Swanton, Ohio --
“He would kind of question himself like, ‘Should I really be letting her watch this?’ But he said I would watch it for hours and tell him ‘That’s the gall bladder,’ and I was just a little kid,” Newkirk said.
Her early exposure to trauma care led her to a career in the medical field, and ultimately to saving lives.
The first person in her family to attend college, Newkirk faced a common hurdle: she knew she needed an education, but she didn’t know how to pay for it.
“At the time, it didn’t really seem possible, because no one else in my family had done it,” Newkirk said.
She needed someone who had already accomplished what she hoped to accomplish. She needed a mentor to help show her the way. She found that mentor through one of her friends, whose mom worked at the 180th Fighter Wing. Her friend’s mom explained the college tuition benefits Newkirk would receive if she joined the Air National Guard, and she enlisted a few months later as a lab technician with the wing’s medical group.
After returning home from basic training, Newkirk enrolled in the nursing program at the University of Toledo. She graduated in 2012 and began working as a nurse in the surgical intensive care unit at ProMedica Toledo Hospital. After a few years, she received her critical care certification and moved to New York City with her husband, where she worked at Columbia University Irving Medical Center.
Despite living and working more than 500 miles away from the 180FW, she refused to transfer units. She said she felt such a strong sense of comradery and connection to her fellow Airmen at the 180FW that she decided she would fly back to Ohio every month for training rather than switch to the New York or New Jersey Air National Guard. Most of the time, the money she earned from a weekend of training went directly to paying for her plane tickets. For three years, she served in the Ohio National Guard, not for the money, but for the love of it.

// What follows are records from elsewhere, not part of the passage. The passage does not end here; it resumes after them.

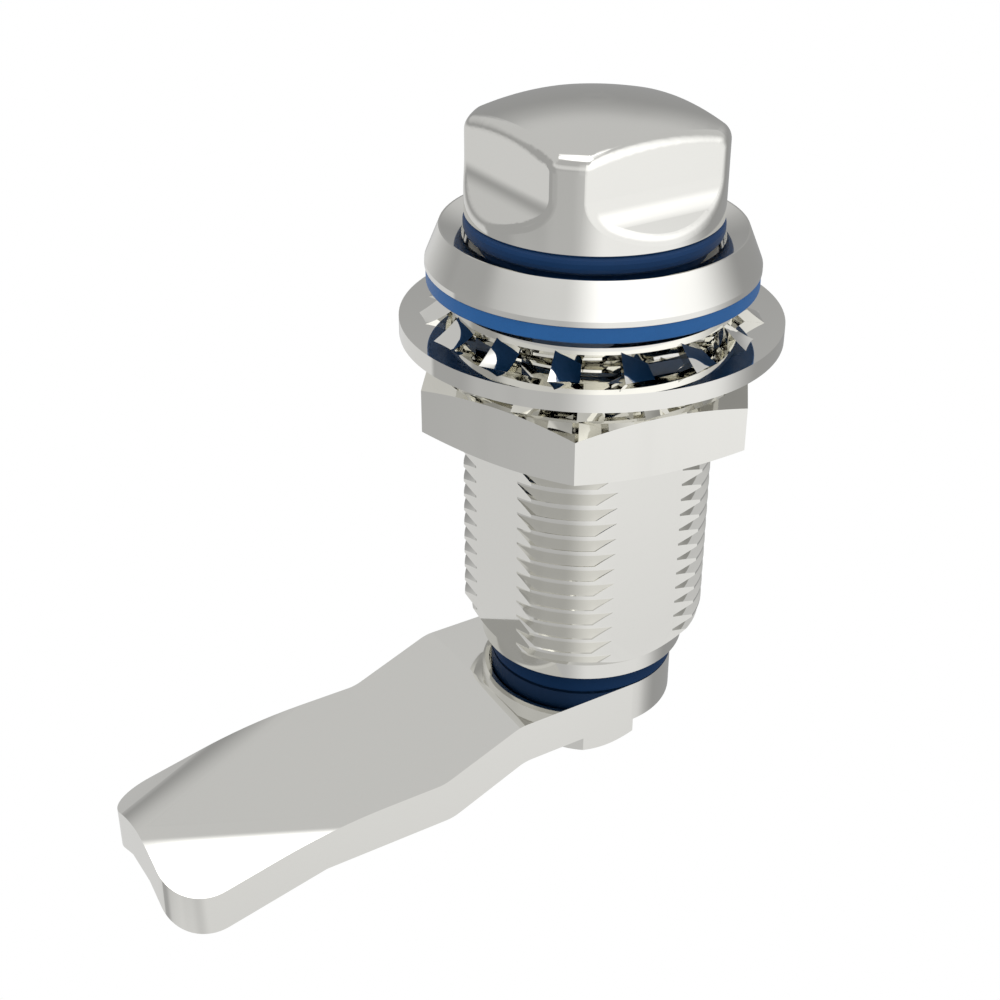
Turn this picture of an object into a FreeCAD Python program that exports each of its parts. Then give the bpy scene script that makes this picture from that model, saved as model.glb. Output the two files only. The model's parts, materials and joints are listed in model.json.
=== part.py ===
import FreeCAD, Part
import math
import os

# Quarter-turn compression latch for a sealed cabinet door.
# Millimetres. +Z runs along the latch axis towards the knob. The origin is on
# the axis, on the outer face of the panel, which is the underside of the
# flange gasket. The cam lever points along -X when the latch is clamped shut.

os.makedirs("parts", exist_ok=True)

V = FreeCAD.Vector
O = V(0, 0, 0)
Z = V(0, 0, 1)

# ---------------------------------------------------------------- dimensions
THREAD_R = 11.0          # M22 x 1.5
THREAD_ROOT_R = 10.08
PITCH = 1.5
BODY_FLAT = 9.5          # axis to each of the four flats of the threaded body
BODY_BOTTOM = -33.36
BODY_CHAMFER = 1.55
COLLAR_R = 9.38
COLLAR_BOTTOM = -35.12
BORE_R = 8.3             # runs the guide sleeve
LOWER_BORE_R = 8.75      # runs the lower seal
LOWER_BORE_TOP = -27.0

FLANGE_R = 14.1
FLANGE_UNDER = 1.37
FLANGE_EDGE_Z = 1.84
FLANGE_TOP_R = 12.9
FLANGE_TOP_Z = 4.75
KNOB_BORE_R = 11.0
KNOB_BORE_Z = 4.06
KNOB_BORE_FLOOR = 2.4

GASKET_R = 14.02
GASKET_T = 1.37

KNOB_R = 10.79
KNOB_BOTTOM = 5.77
KNOB_FLAT = 8.60         # axis to each of the four grip flats
KNOB_FLUTE_Z = 8.85      # where a grip flat turns outwards
KNOB_FLUTE_SLOPE = 1.07  # outward run for each unit of drop
DOME_R = 31.0
DOME_TOP = 15.14
KNOB_EDGE_FILLET = 1.4

WASHER_R = 16.365
WASHER_TOP = -3.16
WASHER_BOTTOM = -4.71
WASHER_BORE_R = 11.3
NUT_AF = 27.0
NUT_TOP = -7.08
NUT_BOTTOM = -12.25
NUT_CHAMFER = (0.335, 0.30)   # slope of the top and bottom chamfers
NUT_TURN = -8.8          # azimuth of a nut corner, degrees

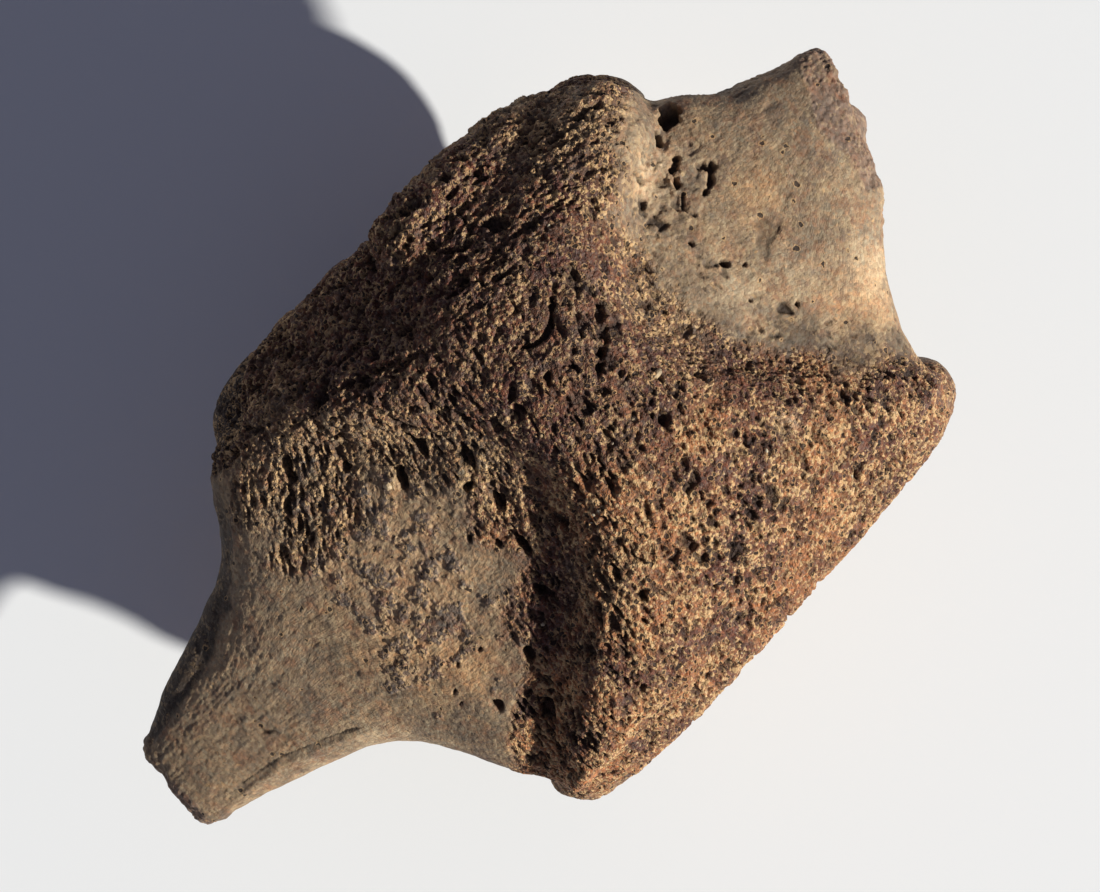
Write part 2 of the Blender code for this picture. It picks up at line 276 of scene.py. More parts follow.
@dataclass(frozen=True)
class ZoneMap:
    """Where each kind of surface lies, as weights from 0 to 1.

    Attributes:
        right_y, right_edge: where the bare sponge ends toward the right blade.
        left_y, left_edge: where it ends toward the left blade.
        edge_waver, waver_pitch: how far the edges wander, and in what lumps.
        edge_width: half the width of the sponge's edge.
        top_z: height above which the keel's sponge is bare.
        top_width: half the width of that edge.
        end_y: where the end faces begin, as places along Y.
        end_top: how much lower and higher the top's edge reaches there.
        end_facing: how far a point of an end face has to face along Y.
        slope_y, slope_width: where the head end's slope begins, and how softly.
        facet_y, facet_lean: the line where the tail end's facet begins.
        facet_edge: how softly it begins.
        end_waver, facet_waver: how far these edges wander, as shares of the others.
        wall_middle, wall_reach: where the slotted wall lies.
        wall_edge: where it thins out, as shares of its reach.
        valley_width: width of the band of half-closed bone beside the left blade.
        valley_edge, valley_end: where the band begins, in millimetres from the
            sponge's edge, and where it thins out, as shares of its width.
        chip_y, chip_edge: where the left blade's broken face begins.
        right_tip: where the right blade's broken face begins.
        tip_waver: how far the broken faces' edges wander, as a share of the others.
        tip_edge: how softly the broken faces begin.
        tip_sink, tip_reach: how steeply they fall in, and over what distance.
    """

    right_y: tuple[float, ...] = (
        -36.0, -30.0, -20.0, -14.0, -4.0, 5.0, 14.5, 22.0, 25.0, 30.0, 36.0)
    right_edge: tuple[float, ...] = (
        -44.0, -43.0, -37.0, -27.5, -18.5, -18.5, -22.0, -26.0, -29.0, -36.0, -44.0)
    left_y: tuple[float, ...] = (-36.0, -27.0, -18.5, -6.7, 3.0, 13.5, 19.3, 26.0, 36.0)
    left_edge: tuple[float, ...] = (44.0, 35.0, 25.0, 17.5, 17.5, 21.0, 27.0, 36.0, 44.0)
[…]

In 2017, she enrolled in the Certified Registered Nurse Anesthetist program at Otterbein University. It was during this time that she would find herself in high-stress situations of life-or-death importance.
While providing anesthesia, her patient experienced a serious and extremely rare medical event. An event that results in the patient’s death in more than 80% of cases. She recognized the problem immediately and took action to save the patient. Newkirk refrained from explaining the details of the case to protect patient confidentiality.
“She was working at a facility where the CRNAs are the only people in charge and there are no doctors, so she was literally the person making all the decisions,” said Jessica DeSalvo, a nurse anesthetist who studied with Newkirk at Otterbein. “She had a day where she had a patient coding on the table and she took charge of the situation, and they were able to stabilize the patient.”
“She’s calm and focused,” said Dr. Norman Smike, medical director of the Grant-Otterbein CRNA program. “She doesn’t let emotions get in the way, she just does what needs to be done. She’s great at communicating under pressure, and during a critical situation, Kaitlyn did a fantastic job.”
“Anesthesia is 99% boredom and 1% sheer terror,” Newkirk said. “The most fatal thing that can happen in anesthesia is not recognizing that something is happening. Prompt recognition of an adverse event is the best way to save a patient’s life. The quick recognition and communication between the anesthesia providers and the surgeon, and the quick action taken thereafter is what saved the patient’s life.”
Newkirk said her experience in Air Force basic training is what allowed her to remain calm and focused during that situation. It gave her the tools she needed to handle the stress.
“I still, to this day, think a lot about basic training in terms of how I manage stress,” Newkirk said. “They’re creating a high-stress environment on purpose to test your ability to complete your mission. That high-stress environment, that truly is anesthesia. A patient is dying; fix it, fix it, fix it! That’s the thought in your head the entire time. It’s like a training instructor is yelling inside my ear the entire time; fix it, fix it, fix it! Even though it’s been more than 12 years, I still think about how I first learned to maintain my composure in those situations.”
“Her military experiences have helped mold her and prepare her to tolerate stressful situations, to think clearly, to stay calm under pressure, and given her opportunities to experience things most people don’t get a chance to experience,” DeSalvo said.
She brings that experience with her to the 180FW. As a clinical nurse, she draws blood, gives shots, and teaches self-aid and buddy care to all 180FW Airmen to ensure they have the skills to provide life-saving first aid during the often chaotic and high-stress situations they might face in deployed environments.
In addition to training Airmen, she actively mentors them, helping them to overcome obstacles in their personal and professional lives. She recently helped guide an Airman through the process of becoming a CRNA.
“I never had anyone to show me the way,” Newkirk said. “Anytime I can offer that to anyone else, I will.”
She’s left a lasting impact on those she’s mentored and her colleagues.
“I’ve never met anybody like her,” DeSalvo said. ““She’s one of the most genuine and hardworking people I’ve ever met. She’s true to herself and others.”
“Since joining the 180th Medical Group, she has consistently sought out the path that educates and challenges her the most,” said Lt. Col. Ronald Nabors, medical administrative officer at the 180FW. “Each step of her career she has consistently been identified as one of our gifted and strongest leaders. We are extremely fortunately to have her.”